To effect change, leaders need to understand the root problems. Why has procurement been so slow to focus on sustainability? Why is there such a disconnect between the stated sustainability aims of most corporates, and the goals of the function best placed to influence those aims in the supply chain?
The causes are various and complex, but there are three broad reasons often cited by companies Procurement Leaders works with.
Procurement isn’t recognised as a contributor to sustainability
The first is one of perception – either procurement isn’t seen as a function that should be involved in a sustainability strategy or supplier sustainability isn’t seen as the responsibility of the business. This results in either a misalignment between functional and corporate goals or budget constraints for procurement to work on sustainability projects, even where there is a willingness to do so. Both scenarios undermine efforts to improve supply chain sustainability.

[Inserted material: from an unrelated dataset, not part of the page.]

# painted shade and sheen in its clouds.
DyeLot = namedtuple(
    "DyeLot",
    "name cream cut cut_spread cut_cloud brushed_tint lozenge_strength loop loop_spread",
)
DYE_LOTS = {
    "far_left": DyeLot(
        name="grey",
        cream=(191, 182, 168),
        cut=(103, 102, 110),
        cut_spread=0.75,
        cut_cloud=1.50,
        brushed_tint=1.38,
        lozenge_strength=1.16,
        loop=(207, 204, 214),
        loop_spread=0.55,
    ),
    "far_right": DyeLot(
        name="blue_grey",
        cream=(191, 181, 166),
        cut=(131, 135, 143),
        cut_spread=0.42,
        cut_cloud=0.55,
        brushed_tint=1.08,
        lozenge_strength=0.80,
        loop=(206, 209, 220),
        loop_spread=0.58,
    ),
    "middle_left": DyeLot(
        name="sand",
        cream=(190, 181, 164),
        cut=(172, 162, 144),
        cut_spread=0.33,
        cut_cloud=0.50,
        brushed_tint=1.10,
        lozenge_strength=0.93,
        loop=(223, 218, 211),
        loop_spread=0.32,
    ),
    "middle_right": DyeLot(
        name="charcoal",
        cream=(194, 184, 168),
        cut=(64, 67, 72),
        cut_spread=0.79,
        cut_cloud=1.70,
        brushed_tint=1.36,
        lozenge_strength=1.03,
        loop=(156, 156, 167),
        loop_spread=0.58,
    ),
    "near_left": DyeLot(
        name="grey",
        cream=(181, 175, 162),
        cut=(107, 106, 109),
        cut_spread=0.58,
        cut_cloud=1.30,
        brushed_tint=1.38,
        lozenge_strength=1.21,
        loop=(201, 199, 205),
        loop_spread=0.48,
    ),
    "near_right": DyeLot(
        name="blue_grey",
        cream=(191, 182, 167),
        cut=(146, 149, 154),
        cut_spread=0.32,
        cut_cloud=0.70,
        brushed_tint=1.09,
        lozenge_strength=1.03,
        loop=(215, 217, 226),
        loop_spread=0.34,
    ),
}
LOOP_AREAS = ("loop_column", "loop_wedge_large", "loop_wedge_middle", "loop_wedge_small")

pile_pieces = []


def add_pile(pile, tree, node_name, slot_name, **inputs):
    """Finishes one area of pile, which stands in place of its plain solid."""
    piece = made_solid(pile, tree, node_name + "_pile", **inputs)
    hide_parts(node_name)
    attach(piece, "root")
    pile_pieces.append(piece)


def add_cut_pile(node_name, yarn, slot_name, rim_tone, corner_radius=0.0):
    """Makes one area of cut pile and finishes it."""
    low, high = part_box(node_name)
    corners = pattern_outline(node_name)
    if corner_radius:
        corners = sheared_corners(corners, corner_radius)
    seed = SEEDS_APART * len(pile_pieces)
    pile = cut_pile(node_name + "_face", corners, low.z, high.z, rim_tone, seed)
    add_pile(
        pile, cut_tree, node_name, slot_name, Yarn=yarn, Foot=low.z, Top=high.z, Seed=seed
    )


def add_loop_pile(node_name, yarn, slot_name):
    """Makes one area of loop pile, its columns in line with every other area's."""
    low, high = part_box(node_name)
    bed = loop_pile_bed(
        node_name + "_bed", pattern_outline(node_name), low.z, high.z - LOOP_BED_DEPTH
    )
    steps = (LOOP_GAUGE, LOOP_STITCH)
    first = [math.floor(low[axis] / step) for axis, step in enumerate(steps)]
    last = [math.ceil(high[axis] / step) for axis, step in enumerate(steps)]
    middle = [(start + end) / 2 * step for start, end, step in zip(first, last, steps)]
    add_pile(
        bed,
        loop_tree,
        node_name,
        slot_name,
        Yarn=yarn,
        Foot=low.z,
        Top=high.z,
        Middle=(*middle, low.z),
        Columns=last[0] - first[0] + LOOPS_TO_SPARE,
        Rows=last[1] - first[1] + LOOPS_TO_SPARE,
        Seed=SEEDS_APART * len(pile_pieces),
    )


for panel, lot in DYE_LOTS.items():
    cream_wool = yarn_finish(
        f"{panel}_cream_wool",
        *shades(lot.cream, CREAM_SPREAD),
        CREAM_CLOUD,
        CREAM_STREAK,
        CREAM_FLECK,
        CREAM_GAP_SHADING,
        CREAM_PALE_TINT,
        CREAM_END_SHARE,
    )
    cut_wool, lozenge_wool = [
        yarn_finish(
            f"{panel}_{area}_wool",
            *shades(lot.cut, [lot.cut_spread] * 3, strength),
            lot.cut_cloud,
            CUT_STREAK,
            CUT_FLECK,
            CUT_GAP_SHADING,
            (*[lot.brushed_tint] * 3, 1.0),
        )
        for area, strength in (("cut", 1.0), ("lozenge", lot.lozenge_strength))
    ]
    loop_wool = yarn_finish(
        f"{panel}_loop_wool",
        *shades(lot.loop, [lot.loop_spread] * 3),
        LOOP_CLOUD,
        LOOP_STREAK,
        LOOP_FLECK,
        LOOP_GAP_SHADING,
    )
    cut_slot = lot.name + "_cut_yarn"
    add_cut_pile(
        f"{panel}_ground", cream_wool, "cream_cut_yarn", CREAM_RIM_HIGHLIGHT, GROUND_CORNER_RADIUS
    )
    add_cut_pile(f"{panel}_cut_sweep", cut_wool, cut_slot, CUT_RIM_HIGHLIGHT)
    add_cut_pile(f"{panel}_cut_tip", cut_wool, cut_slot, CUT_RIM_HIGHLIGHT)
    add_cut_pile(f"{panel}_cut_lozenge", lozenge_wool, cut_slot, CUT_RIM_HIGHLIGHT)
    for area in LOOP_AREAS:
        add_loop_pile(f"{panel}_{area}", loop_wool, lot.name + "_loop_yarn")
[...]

Procurement teams do not have an operating model for sustainability
Many procurement teams lack a clear operating structure for delivering sustainability. Targets might exist but it isn’t understood whether responsibility for achieving them rests with a centralised sustainability team or among category managers and buyers. At best, this creates confusion over who is working towards these targets; at worst, staff are unwilling to work on them at all.
Procurement functions relying too much on compliance
Where procurement sustainability programmes do exist, teams can fall into a ‘compliance trap’, wherein sustainability is packaged into risk management. Buying organisations rely on third parties to provide supplier scorecarding and data auditing services while procurement largely concentrates on collecting documents. This often results in a lack of urgency to work directly on supplier sustainability projects.
If CPOs and their teams are to realise a more sustainable future, they must:
Translate corporate sustainability targets into procurement goals.
Build a clear operating structure for delivering those goals and spread it throughout the function.
Partner directly with their suppliers to make improvements.
Companies are already realising the benefits of adopting such initiatives. Levi Strauss’s partnership with six fabric suppliers, for example, resulted in a carbon footprint reduction of 20% and more than $1m in operating cost savings. Heineken’s collaboration with its largest glass supplying plant also led to a CO2 reduction of 1%–2%, which caused cost savings to outstrip the initial investment.
Such changes are not simple but procurement teams must take action to align themselves more closely with what is now a strategic imperative for their businesses. In doing so, procurement can have a lasting impact on the sustainability agenda, add value, and help the business meet crucial climate and social targets over the next decade. Failure to act now will only damage company growth in the long-term.